Question: I have been feeling quite tired lately. I went to my doctor and my blood tests show that I have anaemia. I consider myself quite healthy and I eat well so I'm not sure how this occurred. Is there anything else I should have checked and how can I prevent this in the future?
Answer: Blood is made up of three main types of cells. White cells help the body fight infection. Platelets help stop bleeding in the body and red blood cells carry oxygen and nutrients around the body.
Red blood cells contain haemoglobin - this is an iron-rich protein that gives blood its red colour. It attaches to oxygen in the lungs and carries it around the body.

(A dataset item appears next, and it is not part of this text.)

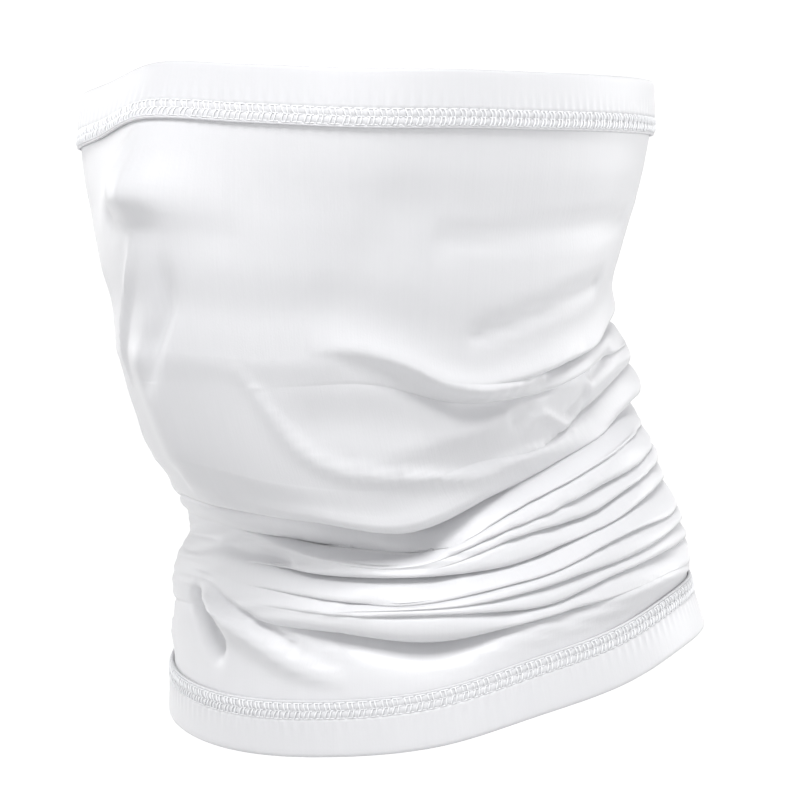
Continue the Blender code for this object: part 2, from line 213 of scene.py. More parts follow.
FOLD_DEPTHS = {
    # shares of FOLD_DEPTH, or of GATHER_DEPTH for the gathers, every 22.5 degrees from the nose,
    # then the softness
    "cheek_crease": (0.00, 0.00, 0.00, 0.04, 0.22, 0.80, 1.00, 0.60,
                     0.40, 0.35, 0.35, 0.40, 0.30, 0.10, 0.00, 0.00, 1.0),
    "cheek_hollow": (0.00, 0.00, 0.15, 0.50, 0.50, 0.50, 0.45, 0.35,
                     0.30, 0.30, 0.35, 0.40, 0.35, 0.20, 0.05, 0.00, 2.4),
    "jaw_fold": (0.00, 0.00, 0.02, 0.12, 0.20, 0.45, 0.50, 0.40,
                 0.35, 0.35, 0.35, 0.30, 0.30, 0.15, 0.05, 0.00, 2.4),
    "chin_fold": (0.55, 1.80, 1.95, 1.05, 0.75, 0.80, 0.85, 0.60,
                  0.50, 0.50, 0.55, 0.60, 0.70, 0.70, 0.50, 0.35, 1.1),
    "gather_1": (0.10, 1.50, 1.80, 0.85, 0.65, 0.70, 0.60, 0.50,
                 0.40, 0.40, 0.45, 0.55, 0.55, 0.35, 0.15, 0.00, 0.9),
    "gather_2": (0.00, 0.00, 0.00, 0.35, 0.60, 0.50, 0.55, 0.40,
                 0.35, 0.35, 0.40, 0.35, 0.30, 0.15, 0.05, 0.00, 0.9),
    "gather_3": (0.00, 0.00, 0.00, 0.50, 0.75, 0.70, 0.60, 0.50,
                 0.45, 0.45, 0.50, 0.55, 0.50, 0.25, 0.05, 0.00, 1.0),
    "gather_4": (0.00, 0.90, 1.15, 0.95, 0.65, 0.60, 0.70, 0.55,
                 0.45, 0.45, 0.50, 0.55, 0.60, 0.35, 0.10, 0.00, 1.1),
    "gather_5": (0.00, 0.45, 0.85, 0.60, 0.55, 0.65, 0.60, 0.50,
                 0.50, 0.50, 0.55, 0.60, 0.60, 0.30, 0.05, 0.00, 1.1),
    "gather_5b": (0.00, 0.00, 0.20, 0.55, 0.60, 0.50, 0.50, 0.40,
                  0.30, 0.30, 0.30, 0.30, 0.20, 0.10, 0.00, 0.00, 1.0),
    "gather_6": (0.00, 0.10, 0.50, 0.80, 0.70, 0.50, 0.35, 0.40,
                 0.45, 0.45, 0.50, 0.55, 0.50, 0.30, 0.05, 0.00, 1.1),
    "gather_7": (0.05, 0.95, 1.40, 0.95, 0.10, 0.05, 0.25, 0.40,
                 0.40, 0.40, 0.45, 0.50, 0.50, 0.50, 0.30, 0.05, 1.9),
}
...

Anaemia occurs when there aren't enough red blood cells or if there is a lack of haemoglobin in these cells.
There are three main causes of anaemia. These are: blood loss, a lack of production of red blood cells, or excess destruction of red blood cells. Some types of anaemia are short lived and have few symptoms, others may be long lasting. Severe anaemia can increase the risk of death.
Blood loss is the most common cause of anaemia. This may be normal such as that which occurs in menstruation or it may be due to injury or surgery. Bleeding in the gut can also cause this anaemia. Anaemia due to blood loss is usually associated with low levels of iron.
There are a number of factors that may lead to reduced red blood cell production. A diet low in vitamin B12, folic acid or iron may increase the risk of this. Other vitamins such as vitamin C, riboflavin and copper are also important in red blood cell production. Conditions such as coeliac disease, inflammatory bowel conditions and surgery to the stomach may reduce the absorption of nutrients and alter red cell production levels. Chronic illness such as kidney disease and cancer can also affect the body's ability to produce red blood cells.
In sickle-cell disease red blood cells produced are an abnormal shape and have a short lifespan dying off after 10 to 20 days rather than 120 days. The bone marrow which produces blood cells can't keep up with demand and so anaemia can occur.
In thalassemia the proteins that make up haemoglobin are either missing or defective, meaning the body can make fewer red blood cells and less haemoglobin, resulting in anaemia. Sickle cell disease and thalassemia are inherited conditions that are more common in those of Mediterranean, Middle Eastern or African descent.
Haemolytic anaemia results in the destruction of too many red blood cells. This type of anaemia can be inherited or can be due to infections, autoimmune conditions, a reaction to medication or after blood transfusion.
Anaemia is the most common blood disorder and can occur in all ages and races. Women of childbearing years are particularly at risk due to blood loss from menstruation and childbirth. Pregnancy also poses an increased risk as the body produces more fluid than red blood cells during this time, effectively diluting the blood.
Babies and toddlers are also particularly at risk. Cow's milk is low in iron so those who drink lots of milk may be deficient. Consuming calcium-rich foods with iron can also reduce the absorption of iron from the gut so adults who take milk with meals may be at risk.
If anaemia is mild you may have no symptoms at all. Feeling tired or lacking in energy are the most common symptoms of anaemia. Other symptoms include dizziness, ringing or whooshing in your ears, headaches, cold hands and feet, pale skin, a fast heartbeat, or chest pain. In severe anaemia the heart may suffer and abnormal heart rhythms or even heart failure can occur. Most of the symptoms are due to a lack of oxygen in the blood.
Anaemia is usually diagnosed with a simple blood test. A full blood count will check your haemoglobin levels but your doctor will also likely check your levels of iron, vitamin B12 and folic acid to try and narrow down the cause.
If you are menopausal, have any digestive symptoms or are over 50 you may be referred for a gastroscopy and colonoscopy to rule out any blood loss from your gut. If a more unusual cause is suspected you may be advised to have bloods to check for autoimmune conditions or genetic disorders such as sickle-cell disease. In rare cases the opinion of a blood specialist (haematologist) may be sought.
If you are diagnosed with anaemia the cause should be identified and treated. If iron levels are low, taking a supplement can help. If haemoglobin levels are very low blood transfusion is sometimes required. Foods rich in iron include red meat, dark green leafy vegetables such as spinach, pulses, lentils and beans, dried fruits and fortified cereals. When consuming iron-rich foods try and include other foods high in vitamin C, especially citrus fruits, as this aids the absorption of iron from the digestive tract. Foods rich in calcium will reduce absorption so should be taken separately.
Eating a healthy diet and leading a healthy lifestyle is the best way to prevent anaemia. Processed foods tend to be calorie-rich and nutrient-deficient and should be avoided.